Dataset excerpt:
^^^^
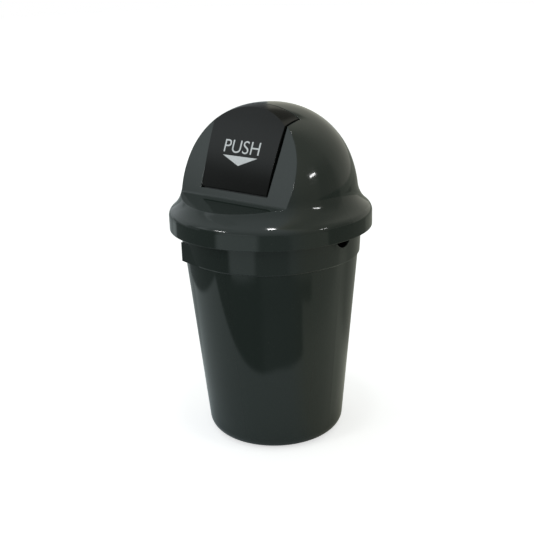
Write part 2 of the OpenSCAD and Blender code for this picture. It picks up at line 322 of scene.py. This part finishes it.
def edge_light_normal(nodes, links, radius, height, strength, distance):
    """A bumped normal over edges that are rounded by radius. Where the bin's moulding passes from
    one node into the next there is no edge, and none is rounded."""
    soft_edge = nodes.new("ShaderNodeBevel")
    soft_edge.samples = 6
    soft_edge.inputs["Radius"].default_value = radius
    level = nodes.new("ShaderNodeSeparateXYZ")
    links.new(nodes.new("ShaderNodeTexCoord").outputs["Object"], level.inputs[0])
    seams = [window(nodes, links, level.outputs["Z"], z - 2 * radius, z + 2 * radius, radius / 9)
             for z in SEAMS_Z]
    plain = nodes.new("ShaderNodeMix")
    plain.data_type = "VECTOR"
    links.new(math_node(nodes, links, "ADD", *seams, True), plain.inputs["Factor"])
    links.new(soft_edge.outputs["Normal"], plain.inputs["A"])
    links.new(nodes.new("ShaderNodeNewGeometry").outputs["Normal"], plain.inputs["B"])
    bump = nodes.new("ShaderNodeBump")
    bump.inputs["Strength"].default_value = strength
    bump.inputs["Distance"].default_value = distance
    links.new(height, bump.inputs["Height"])
    links.new(plain.outputs["Result"], bump.inputs["Normal"])
    return bump.outputs["Normal"]


def plastic(name, skin, clear, clouded, rough, scuffed_rough, peel, wave, edge, ior):
    """Moulded plastic. clear and clouded are its colours, edge the radius of its soft edges."""
    material, nodes, links, shader = new_material(name)
    skin_node = nodes.new("ShaderNodeGroup")
    skin_node.node_tree = skin
    out = skin_node.outputs
    colour = mixed_colour(nodes, links, out["Clouds"], clear, clouded)
    dusted = mixed_colour(nodes, links, math_node(nodes, links, "MULTIPLY", out["Dust"],
                                                  DUST_SHARE), colour, DUST)
    links.new(dusted, shader.inputs["Base Color"])
    roughness = nodes.new("ShaderNodeMapRange")
    roughness.inputs["To Min"].default_value = rough
    roughness.inputs["To Max"].default_value = scuffed_rough
    wear = math_node(nodes, links, "ADD",
                     math_node(nodes, links, "MULTIPLY", out["Scuffs"], SCUFF_WEAR),
                     math_node(nodes, links, "MULTIPLY", out["Clouds"], CLOUD_WEAR), True)
    links.new(wear, roughness.inputs["Value"])
    links.new(roughness.outputs["Result"], shader.inputs["Roughness"])
    height = math_node(nodes, links, "ADD",
                       math_node(nodes, links, "MULTIPLY", out["Peel"], peel),
                       math_node(nodes, links, "MULTIPLY", out["Wave"], wave))
    links.new(edge_light_normal(nodes, links, edge, height, 1.0, 1.0), shader.inputs["Normal"])
    shader.inputs["IOR"].default_value = ior
    return material


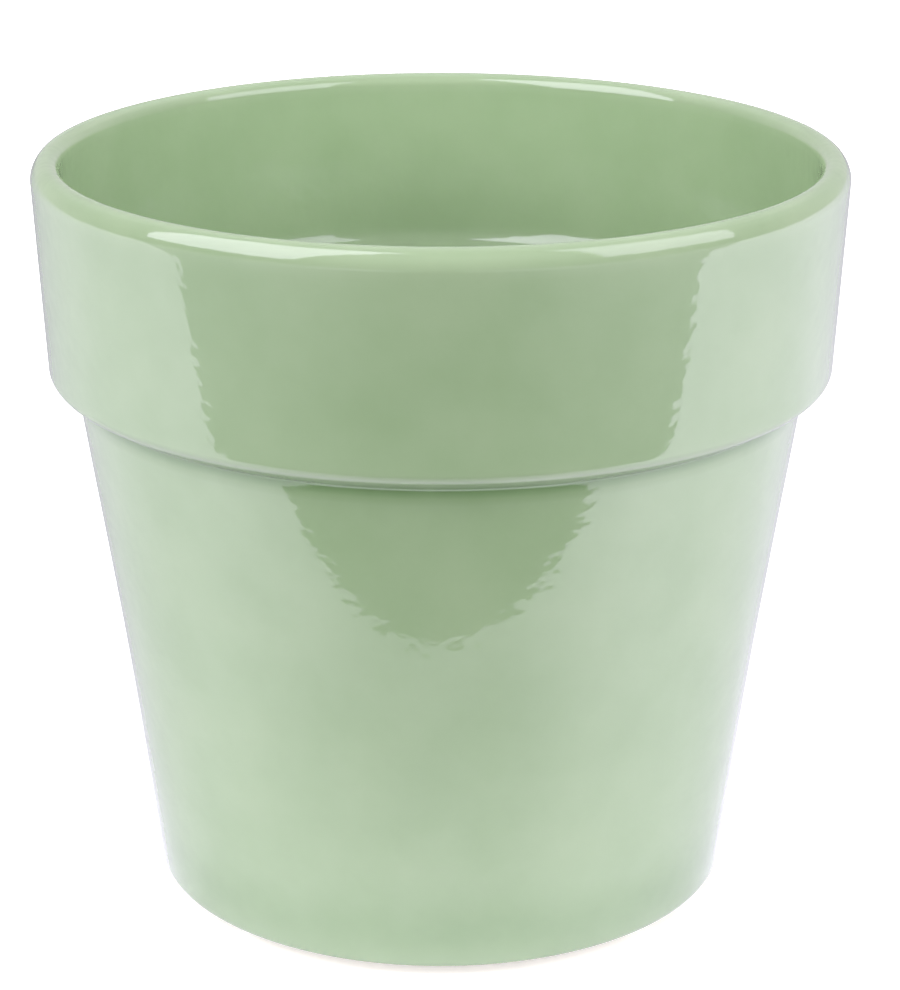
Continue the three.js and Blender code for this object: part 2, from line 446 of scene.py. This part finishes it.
^^^^
→ Written request
All records above must be set down exactly, please.

→ The response
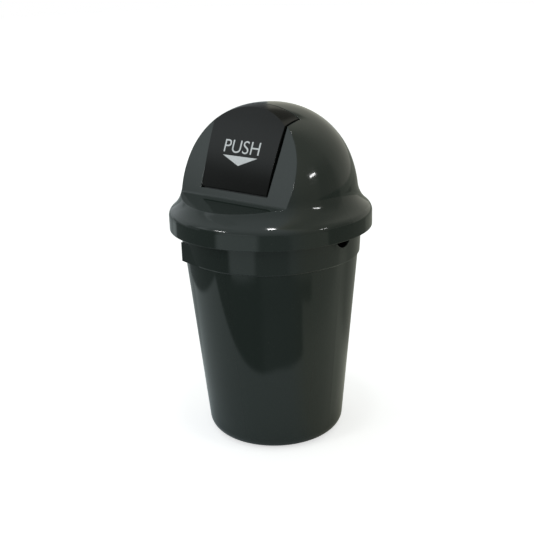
Write part 2 of the OpenSCAD and Blender code for this picture. It picks up at line 322 of scene.py. This part finishes it.
def edge_light_normal(nodes, links, radius, height, strength, distance):
    """A bumped normal over edges that are rounded by radius. Where the bin's moulding passes from
    one node into the next there is no edge, and none is rounded."""
    soft_edge = nodes.new("ShaderNodeBevel")
    soft_edge.samples = 6
    soft_edge.inputs["Radius"].default_value = radius
    level = nodes.new("ShaderNodeSeparateXYZ")
    links.new(nodes.new("ShaderNodeTexCoord").outputs["Object"], level.inputs[0])
    seams = [window(nodes, links, level.outputs["Z"], z - 2 * radius, z + 2 * radius, radius / 9)
             for z in SEAMS_Z]
    plain = nodes.new("ShaderNodeMix")
    plain.data_type = "VECTOR"
    links.new(math_node(nodes, links, "ADD", *seams, True), plain.inputs["Factor"])
    links.new(soft_edge.outputs["Normal"], plain.inputs["A"])
    links.new(nodes.new("ShaderNodeNewGeometry").outputs["Normal"], plain.inputs["B"])
    bump = nodes.new("ShaderNodeBump")
    bump.inputs["Strength"].default_value = strength
    bump.inputs["Distance"].default_value = distance
    links.new(height, bump.inputs["Height"])
    links.new(plain.outputs["Result"], bump.inputs["Normal"])
    return bump.outputs["Normal"]


def plastic(name, skin, clear, clouded, rough, scuffed_rough, peel, wave, edge, ior):
    """Moulded plastic. clear and clouded are its colours, edge the radius of its soft edges."""
    material, nodes, links, shader = new_material(name)
    skin_node = nodes.new("ShaderNodeGroup")
    skin_node.node_tree = skin
    out = skin_node.outputs
    colour = mixed_colour(nodes, links, out["Clouds"], clear, clouded)
    dusted = mixed_colour(nodes, links, math_node(nodes, links, "MULTIPLY", out["Dust"],
                                                  DUST_SHARE), colour, DUST)
    links.new(dusted, shader.inputs["Base Color"])
    roughness = nodes.new("ShaderNodeMapRange")
    roughness.inputs["To Min"].default_value = rough
    roughness.inputs["To Max"].default_value = scuffed_rough
    wear = math_node(nodes, links, "ADD",
                     math_node(nodes, links, "MULTIPLY", out["Scuffs"], SCUFF_WEAR),
                     math_node(nodes, links, "MULTIPLY", out["Clouds"], CLOUD_WEAR), True)
    links.new(wear, roughness.inputs["Value"])
    links.new(roughness.outputs["Result"], shader.inputs["Roughness"])
    height = math_node(nodes, links, "ADD",
                       math_node(nodes, links, "MULTIPLY", out["Peel"], peel),
                       math_node(nodes, links, "MULTIPLY", out["Wave"], wave))
    links.new(edge_light_normal(nodes, links, edge, height, 1.0, 1.0), shader.inputs["Normal"])
    shader.inputs["IOR"].default_value = ior
    return material


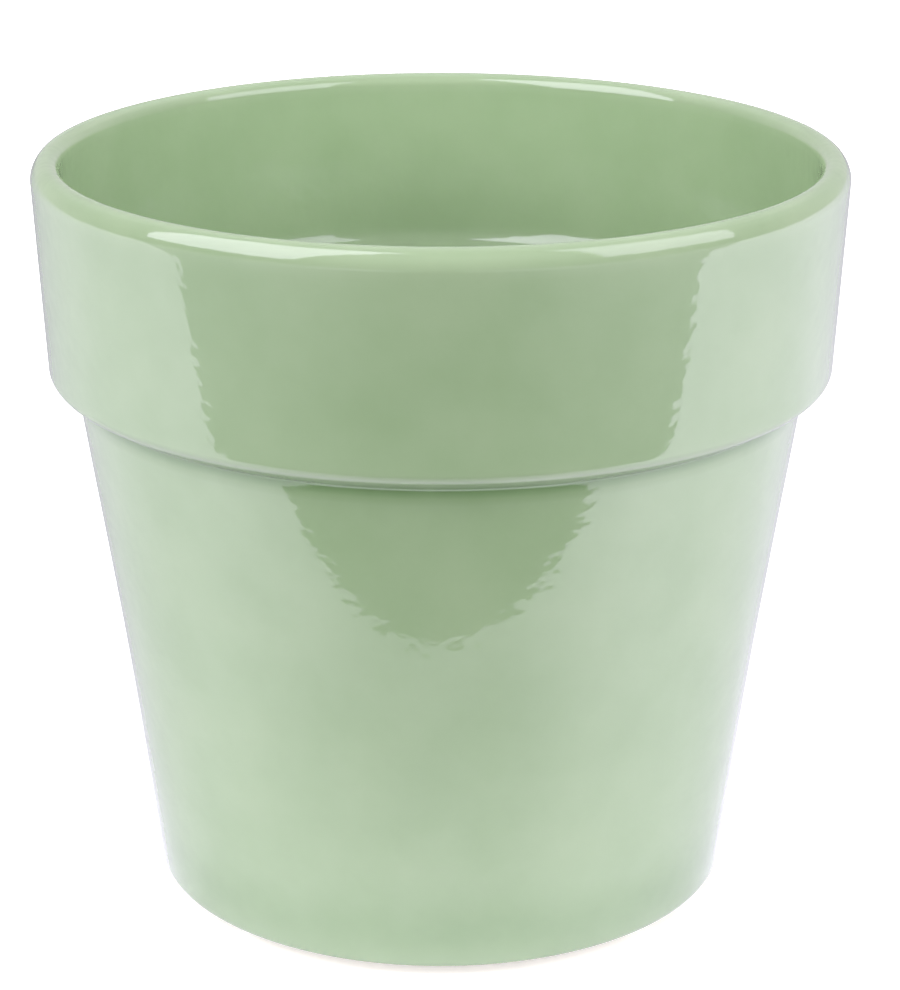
Continue the three.js and Blender code for this object: part 2, from line 446 of scene.py. This part finishes it.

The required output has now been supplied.